The Commission's action increases wind energy funding by almost four times above previous funding levels. The funds from the Commission's 1996 order helped establish New York's first two large scale wind farms that went on line last fall in Madison and Wyoming Counties.
Industry experts believe that wind energy could supply 5000 megawatts of electric power generation in New York, enough to meet eight to 10 percent of the state's electric power consumption.
GOVERNMENT RECOUPS MONEY FROM SUPERFUND CLEANUP
NEW YORK, New York, January 26, 2001 (ENS) The United States has reached a proposed settlement with Marisol, Incorporated to pay about $11 million toward cleanup costs at the Lang Property federal Superfund site in Pemberton Township.
In the 1970s, hazardous waste from Marisol was disposed of at the Lang Property, a 40 acre parcel of rural land in New Jersey's Pinelands National Reserve, one of the country's valuable environmental resources.
The U.S. Environmental Protection Agency (EPA) removed and disposed of 13,200 tons of contaminated soil at the site, and constructed a system that has treated 232 million gallons of contaminated groundwater since August 1995.
"The good news is that EPA's cleanup at the Lang Property is working to restore the aquifer," EPA acting regional administrator William Muszynski explained. "Marisol showed good faith by starting to repay the government even before the settlement was officially completed."
Federal Superfund Trust monies covered 90 percent and New Jersey the remaining 10 percent of the costs for the two phases of the site cleanup. These phases included the 1988 cleanup of contaminated soil and other surface hazards, and then later, the construction and operation of the treatment system that removes volatile organic compounds and metals from the groundwater and reinjects the treated water into the underlying aquifer.
The federal government will recover about $10 million, and the state of New Jersey about $1.1 million from the settlement.
"This is how the Superfund program is designed to work, enabling large cleanups to proceed for protection of public health and the environment, in this case the sensitive underlying aquifer in the Pinelands. The significant $11 million cost recovery is welcome news for the cleanup program in New Jersey," said New York Department of Environmental Protection commissioner Bob Shinn.
GLOBALIZATION HIGHLIGHTED BY YOUTH SUMMIT
WASHINGTON, DC, January 26, 2001 (ENS) - The new global economy, lambasted by environmental and human rights activists, is the topic of a youth summit this weekend.
As part of the effort to ensure that globalization includes protections of human rights and the environment, the Sierra Club and Amnesty International USA are bringing 200 students from around the country to Washington, DC to participate in workshops and meet with their members of Congress.
The Youth Summit on Globalization, which starts today, will culminate with a rally at the U.S. Capitol on Monday morning before the students go to meetings with their representatives.
In the past year, there have been several protests regarding the threats that unrestrained free trade can have on the environment and human rights.
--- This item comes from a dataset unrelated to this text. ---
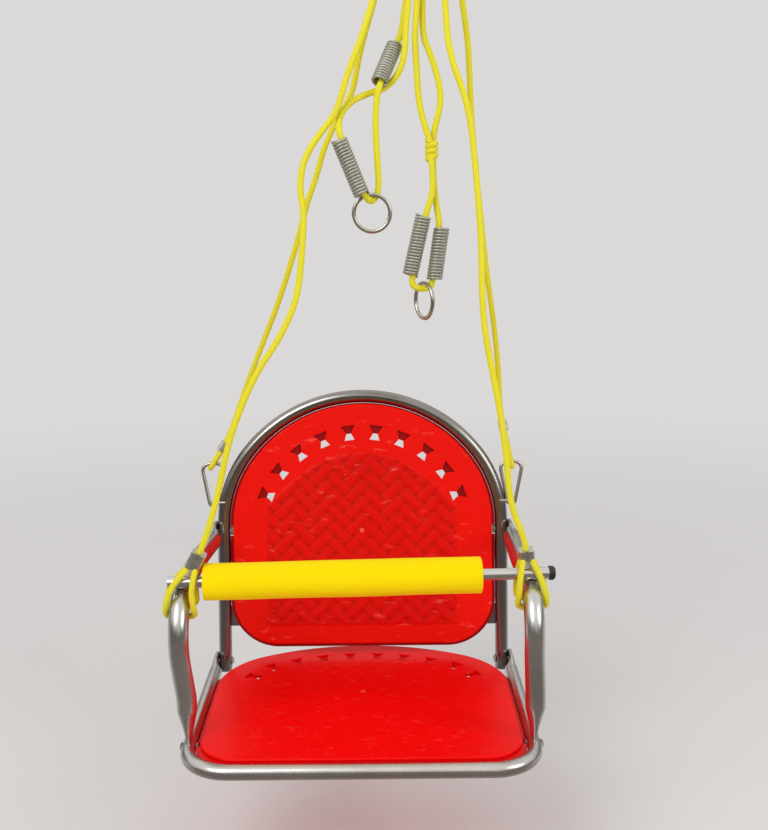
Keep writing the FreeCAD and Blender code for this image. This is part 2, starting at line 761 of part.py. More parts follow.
# Rear eyes: the crimp stands over the triangle ring's top bar
front = V(0, -math.cos(recline), math.sin(recline))
for side, name, eye_height, eye_out in (
        (-1, "left", rear_eye_left_height, rear_eye_left_out),
        (1, "right", rear_eye_right_height, rear_eye_right_out)):
    foot = hoop_point(side * (hoop_half + eye_out), ring_top + eye_height, 0)
    bar = hoop_point(side * bar_x, ring_top, 0)
    way = unit(foot - bar)
    head = foot + way * rear_crimp_length
    block, way = crimp(foot, head, rear_crimp_length, rear_crimp_depth)
    block.rotate(foot, way, 90)
    keep("rear_crimp_" + name, block)
    crimp_heads["rear_" + name] = (head, way)
    hold = ring_wire / 2 + 2 * gap + rope_r
    start = foot + way * rope_bite
    apart = front * (leg_spread / 2)
    low = bar - way * hold
    points = [start + apart, low + front * hold, low - front * hold, start - apart]
    rope("rear_loop_" + name, points, {1: hold * snug_share, 2: hold * snug_share})

# A short rope end above the right rear crimp
head, way = crimp_heads["rear_right"]
tail_start = head - way * rope_bite - front * (leg_spread / 2)
tail_bend = tail_start + way * tail_length
rope("rope_tail_right", [tail_start, tail_bend, tail_bend + way * tail_end + V(*tail_lean)])



# A rope's place in the knot's underside, two rows of four
def knot_spot(column, row):
    low = knot_z - knot_height / 2 + rope_bite
    return (hang_x + column * knot_pitch, hang_y + row * knot_pitch, low)


# The four carrying ropes, from the hanging knot down to the crimps
front_left_route = [
    knot_spot(-1.5, -0.5), (9.2, 118.8, 592.7), (-6.6, 113.6, 555.4),
    (-15.9, 109.1, 522.8), (-26.8, 107.3, 509.4), (-37.8, 105.3, 494.9),
    (-44.9, 103.1, 479.3), (-47.0, 100.5, 460.5), (-43.4, 98.1, 442.7),
    (-45.6, 93.5, 409.7), (-49.7, 88.4, 372.5), (-64.5, 84.1, 340.9),
    (-82.9, 80.5, 314.9), (-95.6, 76.9, 288.9), (-108.4, 72.3, 255.4),
    (-118.2, 65.8, 208.6)]
rear_left_route = [
    knot_spot(-1.5, 0.5), (8.9, 173.1, 601.4), (0.8, 179.6, 572.6),
    (-4.0, 185.8, 545.6), (-17.7, 190.6, 524.7), (-30.7, 196.2, 500.0),
    (-38.2, 202.1, 474.2), (-48.3, 207.8, 449.1), (-57.0, 215.0, 417.3),
    (-76.1, 227.6, 361.8), (-95.3, 237.8, 316.9), (-114.2, 248.2, 271.5)]
front_right_route = [
    knot_spot(1.5, -0.5), (72.6, 120.9, 592.8), (78.7, 117.0, 561.7),
    (87.8, 114.2, 539.0), (93.8, 111.1, 514.4), (97.8, 106.1, 474.2),
    (102.2, 99.4, 419.9), (102.5, 93.2, 370.2), (105.8, 89.1, 337.1),
    (115.3, 83.3, 290.7), (122.3, 77.8, 246.4), (125.6, 72.1, 200.6)]
rear_right_route = [
    knot_spot(1.5, 0.5), (95.3, 175.2, 601.4), (98.9, 186.3, 555.2),
    (102.0, 196.2, 514.1), (110.3, 211.1, 452.6), (119.0, 226.5, 388.8),
    (127.8, 238.3, 340.0), (134.5, 250.3, 290.6)]
for name, route, where in (
        ("front_rope_left", front_left_route, "front_left"), ("rear_rope_left", rear_left_route, "rear_left"),
        ("front_rope_right", front_right_route, "front_right"), ("rear_rope_right", rear_right_route, "rear_right")):
    head, way = crimp_heads[where]
    shift = front * (leg_spread / 2) if where.startswith("rear") else V(0, 0, 0)
    into = head - way * rope_bite + shift
    rope(name, route + [tuple(into + way * rope_lead), tuple(into)])

# The left ring's rope: down through the upper sleeve and the ring, up through the lower
# sleeve, along the left front rope and back to the knot
ring_left_route = [
    knot_spot(-0.5, -0.5), (41.0, 132.5, 594.8), (40.7, 129.6, 577.8),
    (38.3, 128.6, 562.6), (32.6, 130.0, 551.6), (22.8, 132.4, 543.1),
    (10.3, 129.4, 539.6), (-2.9, 122.0, 533.4), (-11.8, 116.2, 524.5),
    (-15.2, 111.2, 514.0), (-13.5, 103.0, 501.8), (5.6, 102.0, 455.7), (12.1, 112.0, 449.3),
    (18.4, 118.6, 460.4), (16.7, 118.8, 483.7), (15.3, 119.0, 513.1),
    (16.5, 119.2, 535.4), (19.4, 120.3, 546.0), (34.0, 140.0, 580.1),
    (39.9, 143.0, 595.7), knot_spot(-0.5, 0.5)]
rope("ring_rope_left", ring_left_route)

# The right ring's rope: two strands to the small knot, one doubled strand below it
strand_a_route = [
    knot_spot(0.5, -0.5), (47.9, 134.2, 595.0), (49.7, 133.6, 565.6),
    (51.6, 132.2, 530.9), (59.0, 131.0, 506.4), (61.4, 130.2, 499.1)]
strand_b_route = [
    knot_spot(0.5, 0.5), (51.1, 140.2, 596.0), (64.0, 139.0, 567.0),
    (72.0, 138.0, 536.2), (65.2, 136.4, 511.6), (63.5, 136.0, 499.3)]
ring_right_route = [
    (61.5, 130.0, 490.0), (64.0, 128.8, 472.7), (62.9, 128.0, 455.4),
    (57.1, 127.0, 439.6), (45.1, 124.0, 387.9), (46.5, 124.5, 378.4),
    (61.5, 126.0, 377.3), (63.4, 126.5, 385.2), (69.8, 131.0, 429.0),
    (67.3, 133.8, 445.4), (64.4, 135.0, 464.6), (64.0, 136.0, 490.3)]
rope("ring_rope_right_a", strand_a_route)
rope("ring_rope_right_b", strand_b_route)
rope("ring_rope_right_low", ring_right_route)
knot_foot = V(*small_knot_place) - V(0, 0, small_knot_height / 2)
small_knot = Part.makeCylinder(small_knot_r, small_knot_height, knot_foot)
small_knot = small_knot.makeFillet(small_knot_round, [e for e in small_knot.Edges if e.Closed])
keep("small_knot", small_knot)


# Spring sleeves: a helix of circle arcs, two for each half turn, with straight ends
def sleeve(name, top, foot, aside):
    way = unit(foot - top)
    length = (foot - top).Length
    turns = round(2 * (length - spring_wire) / spring_pitch) / 2
    radius = (spring_od - spring_wire) / 2
    e1 = unit(aside - way * aside.dot(way))
    e2 = way.cross(e1)
    base = top + way * (length - turns * spring_pitch) * half_share

    def at(angle):
        rise = way * (spring_pitch * angle / (2 * math.pi))
        return base + e1 * (radius * math.cos(angle)) + e2 * (radius * math.sin(angle)) + rise

    def heading(angle):
        turn = e2 * (radius * math.cos(angle)) - e1 * (radius * math.sin(angle))
        return unit(turn + way * (spring_pitch / (2 * math.pi)))

    def one_arc(a, b, ahead):
        chord = b - a
        along = unit(chord)
        aside_way = ahead - along * ahead.dot(along)
        half = math.acos(max(-1.0, min(1.0, ahead.dot(along))))
        bulge = unit(aside_way) * (chord.Length / 2 * math.tan(half / 2))
        return arc(a, (a + b) * half_share + bulge, b)

    edges = [line(at(0) - heading(0) * spring_wire, at(0))]
    steps = int(turns * 2)
    for k in range(steps):
        p0, p1 = at(k * math.pi), at((k + 1) * math.pi)
        t0, t1 = heading(k * math.pi), heading((k + 1) * math.pi)
        v, t = p1 - p0, t0 + t1
        rest = 2 * (1 - t0.dot(t1))
        d = (-v.dot(t) + math.sqrt(v.dot(t) ** 2 + rest * v.dot(v))) / rest
        joint = (p0 + p1 + (t0 - t1) * d) * half_share
        edges.append(one_arc(p0, joint, t0))
        back = one_arc(p1, joint, t1 * -1)
        edges.append(arc(joint, back.valueAt((back.FirstParameter + back.LastParameter) / 2), p1))
    last = steps * math.pi
    edges.append(line(at(last), at(last) + heading(last) * spring_wire))
    solid = round_along(edges, spring_wire / 2)
    samples = [at(k * math.pi / 24) for k in range(steps * 24 + 1)]
    least = min((samples[k] - samples[j]).Length
                for k in range(len(samples)) for j in range(k + 30, min(k + 80, len(samples))))
    long = sum(e.Length for e in edges)
    share = solid.Volume / (math.pi * spring_wire ** 2 / 4 * long)
    reports.append("%s: turns %.1f, length %.1f, least gap to itself %.2f, volume share %.4f" % (
        name, turns, length, least - spring_wire, share))
    keep(name, solid)


# Each sleeve hangs against its rope, which lies along one side of the bore
lie = spring_od / 2 - spring_wire - rope_r - sleeve_gap
for name, route, first, second, aside in (
        ("spring_sleeve_left_low", ring_left_route, 10, 11, V(-1, 0, 0)),
        ("spring_sleeve_left_high", ring_left_route, 18, 17, V(-1, 0, 0)),
        ("spring_sleeve_right_long", ring_right_route, 3, 4, V(-1, 0, 0)),
        ("spring_sleeve_right_short", ring_right_route, 8, 7, V(1, 0, 0))):
    top, foot = V(*route[first]), V(*route[second])
    way = unit(foot - top)
    off = unit(aside - way * aside.dot(way)) * lie
    sleeve(name, top + off, foot + off, aside)


# Hanging rings, each on its rope's lowest point
def loose_ring(name, low, ahead):
    centre = low + V(0, 0, -(loose_ring_r - loose_wire / 2 - gap - rope_r))
    ring = Part.makeTorus(loose_ring_r, loose_wire / 2, centre, ahead)
    keep(name, ring)


loose_ring("hanging_ring_left", V(*ring_left_route[12]) + V(*ring_seat_left), V(0, 1, 0))
ring_turn = math.radians(ring_turn_deg)
ring_way = V(math.cos(ring_turn), math.sin(ring_turn), 0)
loose_ring("hanging_ring_right", V(*ring_right_route[5]) + V(*ring_seat_right), ring_way)

# Hanging knot, the loops over the hook, and the hook itself
knot = Part.makeCylinder(knot_r, knot_height, V(hang_x, hang_y, knot_z - knot_height / 2))
knot = knot.makeFillet(knot_round, [e for e in knot.Edges if e.Closed])
keep("hanging_knot", knot)
knot_top = knot_z + knot_height / 2
saddle = knot_top + loop_drop
over = hook_wire / 2 + loop_gap + rope_r
for name, side in (("hook_loop_left", -1), ("hook_loop_right", 1)):
    x = hang_x + side * loop_spread / 2
    low = knot_top - rope_bite
    points = [(x, hang_y - over, low), (x, hang_y - over, saddle + over),
              (x, hang_y + over, saddle + over), (x, hang_y + over, low)]
    rope(name, points, {1: over * snug_share, 2: over * snug_share})
centre_z = saddle + hook_r
neck_z = centre_z + hook_entry
tip = math.radians(hook_tip_deg)
mount_z = neck_z + neck


def hook_at(x, z):
    return V(hang_x + x, hang_y, z)


# The hook's stem bends away from the middle line and meets the round of the hook at its side
stem_r = (hook_entry ** 2 + hook_r ** 2) / (2 * hook_r) / 2
half_up = centre_z + hook_entry / 2
quarter = math.atan2(hook_entry / 2, stem_r - hook_r / 2)
first_mid = hook_at(-(stem_r - stem_r * math.cos(quarter / 2)), neck_z - stem_r * math.sin(quarter / 2))
second_mid = hook_at(-hook_r + (stem_r - stem_r * math.cos(quarter / 2)), centre_z + stem_r * math.sin(quarter / 2))
hook_edges = [
    line(hook_at(0, mount_z), hook_at(0, neck_z)),
    arc(hook_at(0, neck_z), first_mid, hook_at(-hook_r / 2, half_up)),
    arc(hook_at(-hook_r / 2, half_up), second_mid, hook_at(-hook_r, centre_z)),
    arc(hook_at(-hook_r, centre_z), hook_at(0, centre_z - hook_r), hook_at(hook_r, centre_z)),
    arc(hook_at(hook_r, centre_z), hook_at(hook_r * math.cos(tip / 2), centre_z + hook_r * math.sin(tip / 2)),
        hook_at(hook_r * math.cos(tip), centre_z + hook_r * math.sin(tip)))]
hook = round_along(hook_edges, hook_wire / 2)
hook = hook.fuse(Part.makeCylinder(collar_r, collar, V(hang_x, hang_y, mount_z - collar)))
hook = hook.fuse(Part.makeCylinder(shank_r, shank_length, V(hang_x, hang_y, mount_z)))
keep("ceiling_hook", hook.removeSplitter())

# Write the pieces, moved so that the hook's mounting face is the origin
origin = V(hang_x, hang_y, mount_z)
for name, shape in made.items():
    moved = shape.copy()
    moved.translate(origin * -1)
    solids = moved.Solids
    if not moved.isValid() or not solids:
        reports.append("%s: not valid" % name)
    moved.exportStep("parts/%s.step" % name)
    reports.append("%s: %d solids, %.1f mm3" % (name, len(solids), moved.Volume))
print("\n".join(reports))
print("origin %.2f %.2f %.2f" % tuple(origin))
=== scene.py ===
import bpy
import math
import numpy as np
from mathutils import Matrix, Vector


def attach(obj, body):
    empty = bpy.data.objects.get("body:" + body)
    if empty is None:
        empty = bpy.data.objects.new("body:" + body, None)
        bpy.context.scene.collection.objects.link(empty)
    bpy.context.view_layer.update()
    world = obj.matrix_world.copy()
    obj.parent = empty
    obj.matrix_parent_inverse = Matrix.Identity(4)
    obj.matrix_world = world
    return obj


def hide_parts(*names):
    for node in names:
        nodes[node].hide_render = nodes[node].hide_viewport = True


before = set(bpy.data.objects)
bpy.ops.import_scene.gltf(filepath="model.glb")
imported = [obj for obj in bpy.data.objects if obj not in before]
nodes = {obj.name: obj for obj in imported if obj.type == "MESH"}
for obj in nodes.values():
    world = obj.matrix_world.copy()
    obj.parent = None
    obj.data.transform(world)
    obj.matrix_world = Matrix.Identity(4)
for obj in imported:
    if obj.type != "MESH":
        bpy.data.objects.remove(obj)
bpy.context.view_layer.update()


# The photographer's place, a little above the armrests and almost straight in front, looking ten
# degrees down. The swing is measured in millimetres from its seat's front tube, while the scene is in
# metres from the ceiling, so every place is turned from one to the other here.
ceiling_place = (59.6, 147.0, 844.4)
camera_place = (13.8, -818.5, 442.4)
photo_width = 768
focal_pixels = 1100
sensor_width = 36.0


def seat(points):
    """Metres from the ceiling: the seat's millimetres, less the ceiling's place over the seat, by 1000."""
    return (np.array(points, float) - ceiling_place) / 1000


pitch, yaw, roll = np.radians((10.46, 0.44, -0.36))
ahead = Vector((math.sin(yaw) * math.cos(pitch), math.cos(yaw) * math.cos(pitch), -math.sin(pitch)))
level = Vector((math.cos(yaw), -math.sin(yaw), 0))
upward = level.cross(ahead)
right = level * math.cos(roll) + upward * math.sin(roll)
upward = upward * math.cos(roll) - level * math.sin(roll)
camera = bpy.data.objects.new("camera", bpy.data.cameras.new("camera"))
camera.data.sensor_fit = "HORIZONTAL"
camera.data.sensor_width = sensor_width
camera.data.lens = sensor_width * focal_pixels / photo_width
turned = Matrix((right, upward, -ahead)).transposed().to_4x4()
camera.matrix_world = Matrix.Translation(Vector(seat(camera_place))) @ turned
bpy.context.scene.collection.objects.link(camera)
bpy.context.scene.camera = camera


# Yellow braided rope, 5.5 mm, limp polypropylene with sixteen yarns plaited over a core. Seventeen
# lengths of it carry the frame, the rings and the safety bar, and each follows its own route.
rope_radius = 0.00275
yarns_each_way = 8
yarn_lay = 0.021
yarn_relief = 0.00042
yarn_over = 0.62
yarn_under = 0.38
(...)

The Youth Summit on Globalization aims to focus the energy of this movement and give youth the tools they need to really go about making change.
Speakers from Amnesty International and Sierra Club and 200 student activists will address the rally Monday morning on the House Triangle, at the southeast corner of the U.S. Capitol building.
Beginning today, the students will help plan the defense of the environment and of environmental activists in the face of globalization, the Sierra Club says. The summit will be held at the National 4-H Center in Chevy Chase, Maryland.
Many international agreements ignore environmental and human rights concerns, the groups say, and set foreign policy based on the dictates of global corporations rather than human values. The Youth Summit is intended to will help build the movement to protect human rights and the environment.